Give the count of lines containing the string "part", with no other output.

━━━ DATA SEGMENT

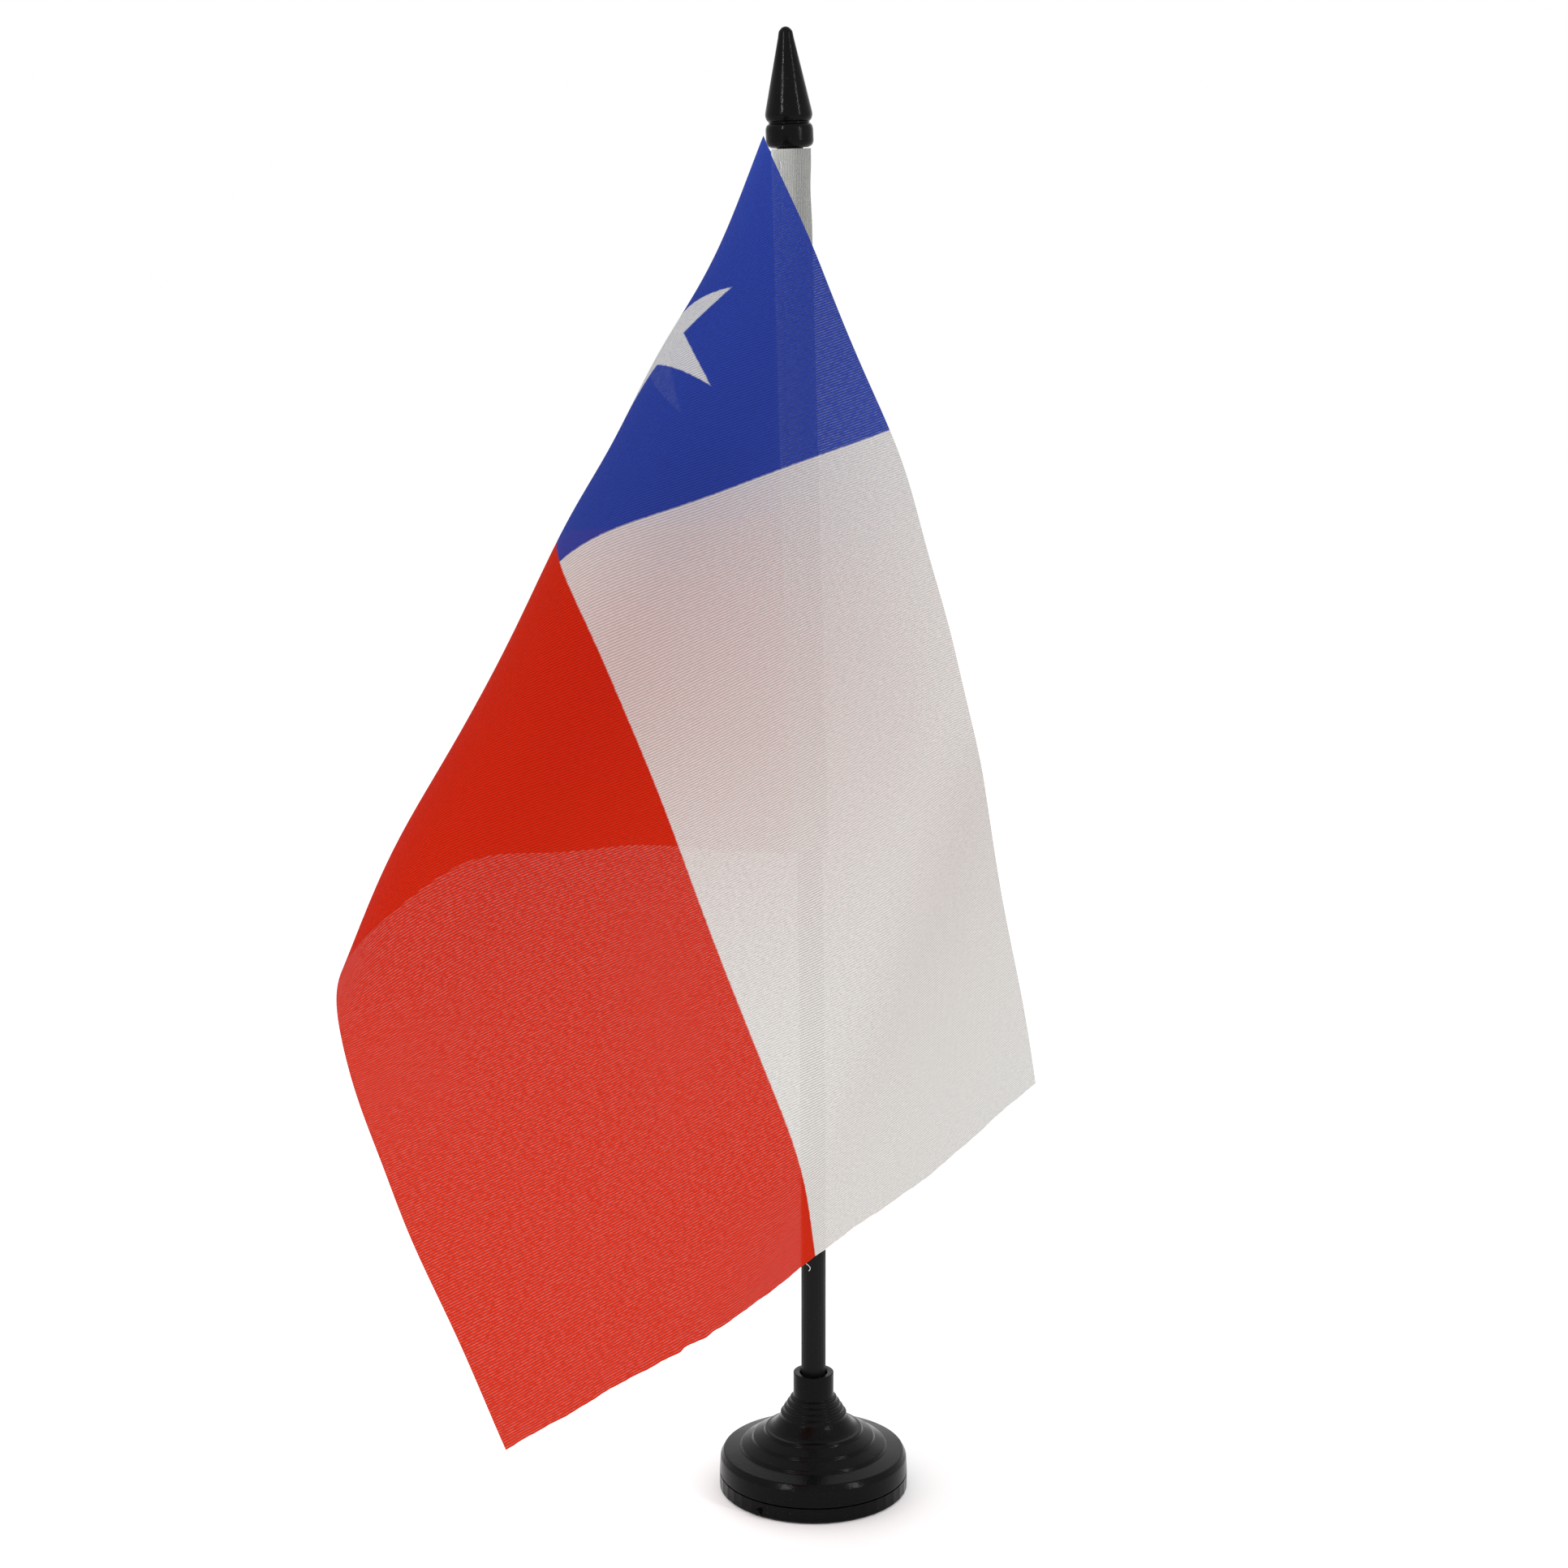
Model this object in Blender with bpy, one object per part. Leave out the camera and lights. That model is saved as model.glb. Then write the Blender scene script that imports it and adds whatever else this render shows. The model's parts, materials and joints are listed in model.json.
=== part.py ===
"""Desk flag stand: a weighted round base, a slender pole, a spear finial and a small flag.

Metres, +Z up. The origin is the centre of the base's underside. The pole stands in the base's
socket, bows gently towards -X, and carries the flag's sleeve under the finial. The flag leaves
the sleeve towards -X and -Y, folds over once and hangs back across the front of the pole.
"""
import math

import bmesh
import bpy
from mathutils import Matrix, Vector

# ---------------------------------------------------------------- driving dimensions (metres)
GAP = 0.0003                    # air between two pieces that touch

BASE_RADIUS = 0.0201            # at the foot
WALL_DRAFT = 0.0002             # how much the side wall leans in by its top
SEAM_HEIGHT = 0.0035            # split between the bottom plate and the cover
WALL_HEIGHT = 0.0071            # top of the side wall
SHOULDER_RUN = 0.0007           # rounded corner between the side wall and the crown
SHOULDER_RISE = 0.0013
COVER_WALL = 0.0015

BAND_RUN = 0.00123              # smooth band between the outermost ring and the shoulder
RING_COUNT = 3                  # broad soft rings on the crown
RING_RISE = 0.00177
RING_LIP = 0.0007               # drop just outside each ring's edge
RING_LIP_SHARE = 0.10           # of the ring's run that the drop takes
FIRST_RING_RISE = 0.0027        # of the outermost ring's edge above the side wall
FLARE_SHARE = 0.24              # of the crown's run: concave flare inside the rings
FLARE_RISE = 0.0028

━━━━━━

FINISHED EXERCISE → 2